* [What this task involves]: Would you return the complete listing below word for word?

- - - - -

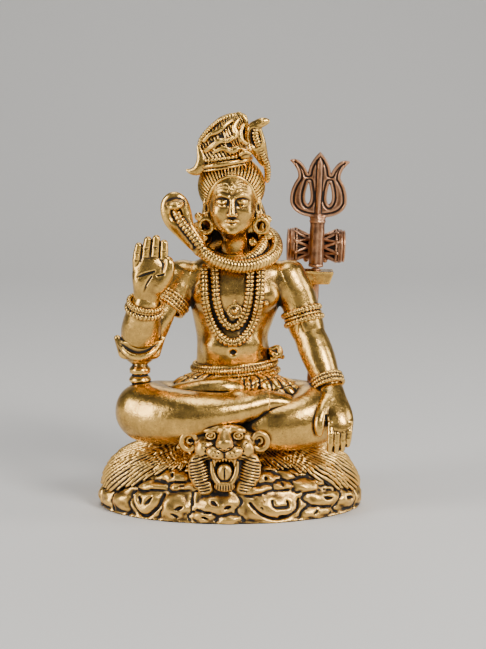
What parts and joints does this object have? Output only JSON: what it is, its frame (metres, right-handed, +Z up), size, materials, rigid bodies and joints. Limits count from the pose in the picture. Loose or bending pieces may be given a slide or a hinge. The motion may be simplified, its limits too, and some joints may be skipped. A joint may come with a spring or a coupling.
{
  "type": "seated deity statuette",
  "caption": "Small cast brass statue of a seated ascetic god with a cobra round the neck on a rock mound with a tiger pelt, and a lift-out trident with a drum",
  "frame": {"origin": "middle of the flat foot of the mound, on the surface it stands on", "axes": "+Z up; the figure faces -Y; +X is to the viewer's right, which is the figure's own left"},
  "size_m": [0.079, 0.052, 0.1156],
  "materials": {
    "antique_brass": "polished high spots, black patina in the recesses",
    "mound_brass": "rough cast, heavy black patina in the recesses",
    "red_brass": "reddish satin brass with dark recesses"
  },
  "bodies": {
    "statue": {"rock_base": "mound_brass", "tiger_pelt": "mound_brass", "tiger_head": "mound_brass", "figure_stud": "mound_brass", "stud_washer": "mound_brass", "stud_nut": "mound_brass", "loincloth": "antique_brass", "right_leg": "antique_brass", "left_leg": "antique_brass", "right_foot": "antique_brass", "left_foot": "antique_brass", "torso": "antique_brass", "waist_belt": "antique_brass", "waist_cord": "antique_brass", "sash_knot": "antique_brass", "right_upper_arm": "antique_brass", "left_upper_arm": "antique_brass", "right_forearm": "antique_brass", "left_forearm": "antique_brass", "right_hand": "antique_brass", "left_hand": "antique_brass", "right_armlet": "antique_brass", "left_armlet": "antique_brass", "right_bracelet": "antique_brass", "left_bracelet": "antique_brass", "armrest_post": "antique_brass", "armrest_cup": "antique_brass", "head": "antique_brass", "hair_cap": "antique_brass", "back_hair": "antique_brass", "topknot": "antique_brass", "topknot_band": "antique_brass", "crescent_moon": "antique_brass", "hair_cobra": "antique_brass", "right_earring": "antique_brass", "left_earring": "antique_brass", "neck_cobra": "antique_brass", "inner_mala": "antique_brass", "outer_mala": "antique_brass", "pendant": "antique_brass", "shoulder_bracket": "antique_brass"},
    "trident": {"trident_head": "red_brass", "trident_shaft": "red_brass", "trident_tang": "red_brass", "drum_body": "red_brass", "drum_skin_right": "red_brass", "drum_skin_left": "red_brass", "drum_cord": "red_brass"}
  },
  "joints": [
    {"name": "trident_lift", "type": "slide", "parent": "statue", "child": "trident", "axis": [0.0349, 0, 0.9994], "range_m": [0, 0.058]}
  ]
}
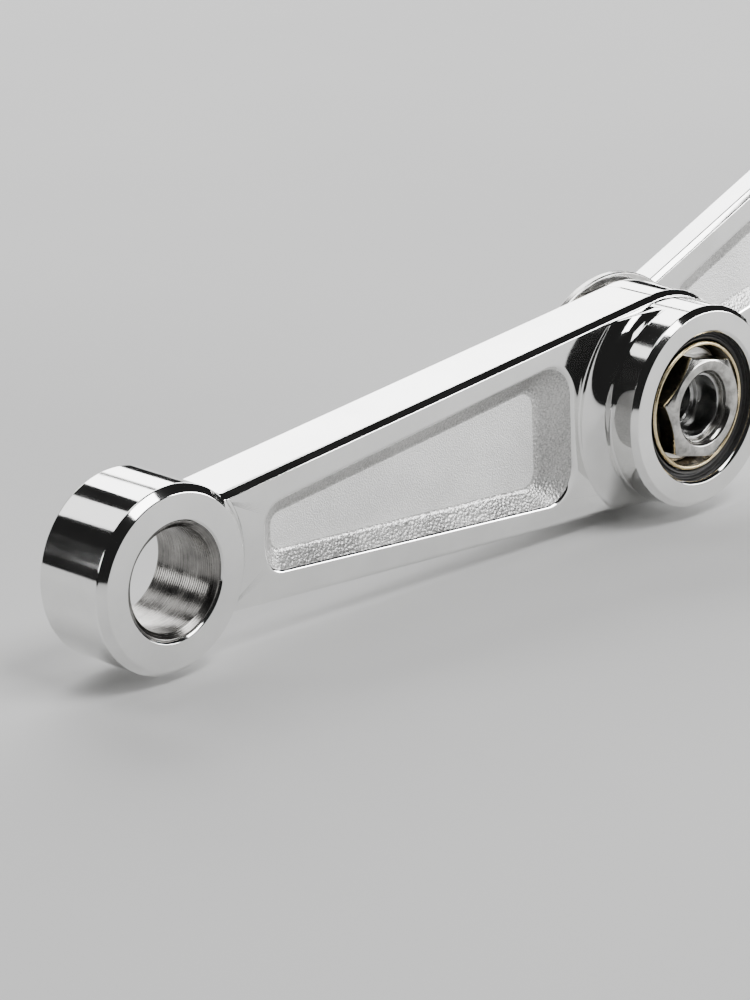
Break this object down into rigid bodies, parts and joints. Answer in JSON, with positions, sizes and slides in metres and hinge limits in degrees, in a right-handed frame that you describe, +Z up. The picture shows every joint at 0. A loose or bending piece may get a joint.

- - - - -

* [Answer below]:
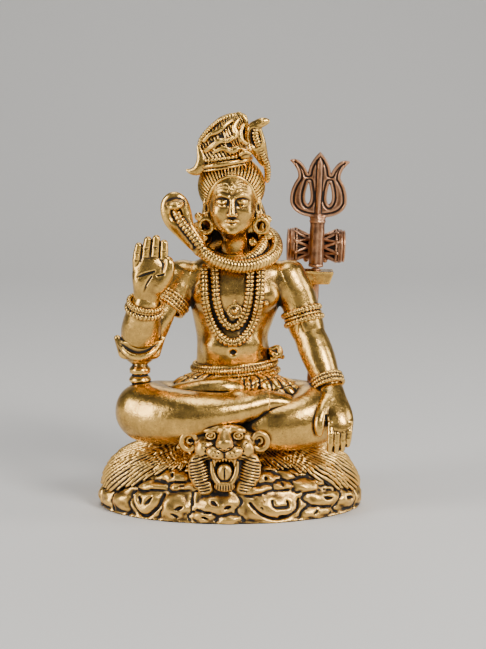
What parts and joints does this object have? Output only JSON: what it is, its frame (metres, right-handed, +Z up), size, materials, rigid bodies and joints. Limits count from the pose in the picture. Loose or bending pieces may be given a slide or a hinge. The motion may be simplified, its limits too, and some joints may be skipped. A joint may come with a spring or a coupling.
{
  "type": "seated deity statuette",
  "caption": "Small cast brass statue of a seated ascetic god with a cobra round the neck on a rock mound with a tiger pelt, and a lift-out trident with a drum",
  "frame": {"origin": "middle of the flat foot of the mound, on the surface it stands on", "axes": "+Z up; the figure faces -Y; +X is to the viewer's right, which is the figure's own left"},
  "size_m": [0.079, 0.052, 0.1156],
  "materials": {
    "antique_brass": "polished high spots, black patina in the recesses",
    "mound_brass": "rough cast, heavy black patina in the recesses",
    "red_brass": "reddish satin brass with dark recesses"
  },
  "bodies": {
    "statue": {"rock_base": "mound_brass", "tiger_pelt": "mound_brass", "tiger_head": "mound_brass", "figure_stud": "mound_brass", "stud_washer": "mound_brass", "stud_nut": "mound_brass", "loincloth": "antique_brass", "right_leg": "antique_brass", "left_leg": "antique_brass", "right_foot": "antique_brass", "left_foot": "antique_brass", "torso": "antique_brass", "waist_belt": "antique_brass", "waist_cord": "antique_brass", "sash_knot": "antique_brass", "right_upper_arm": "antique_brass", "left_upper_arm": "antique_brass", "right_forearm": "antique_brass", "left_forearm": "antique_brass", "right_hand": "antique_brass", "left_hand": "antique_brass", "right_armlet": "antique_brass", "left_armlet": "antique_brass", "right_bracelet": "antique_brass", "left_bracelet": "antique_brass", "armrest_post": "antique_brass", "armrest_cup": "antique_brass", "head": "antique_brass", "hair_cap": "antique_brass", "back_hair": "antique_brass", "topknot": "antique_brass", "topknot_band": "antique_brass", "crescent_moon": "antique_brass", "hair_cobra": "antique_brass", "right_earring": "antique_brass", "left_earring": "antique_brass", "neck_cobra": "antique_brass", "inner_mala": "antique_brass", "outer_mala": "antique_brass", "pendant": "antique_brass", "shoulder_bracket": "antique_brass"},
    "trident": {"trident_head": "red_brass", "trident_shaft": "red_brass", "trident_tang": "red_brass", "drum_body": "red_brass", "drum_skin_right": "red_brass", "drum_skin_left": "red_brass", "drum_cord": "red_brass"}
  },
  "joints": [
    {"name": "trident_lift", "type": "slide", "parent": "statue", "child": "trident", "axis": [0.0349, 0, 0.9994], "range_m": [0, 0.058]}
  ]
}
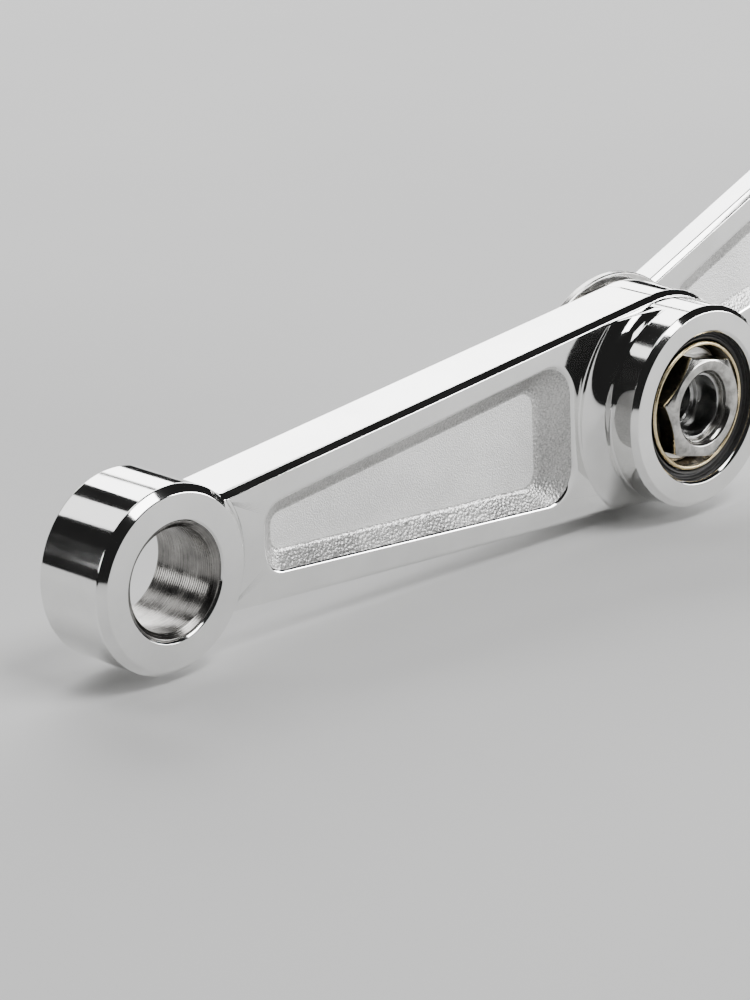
Break this object down into rigid bodies, parts and joints. Answer in JSON, with positions, sizes and slides in metres and hinge limits in degrees, in a right-handed frame that you describe, +Z up. The picture shows every joint at 0. A loose or bending piece may get a joint.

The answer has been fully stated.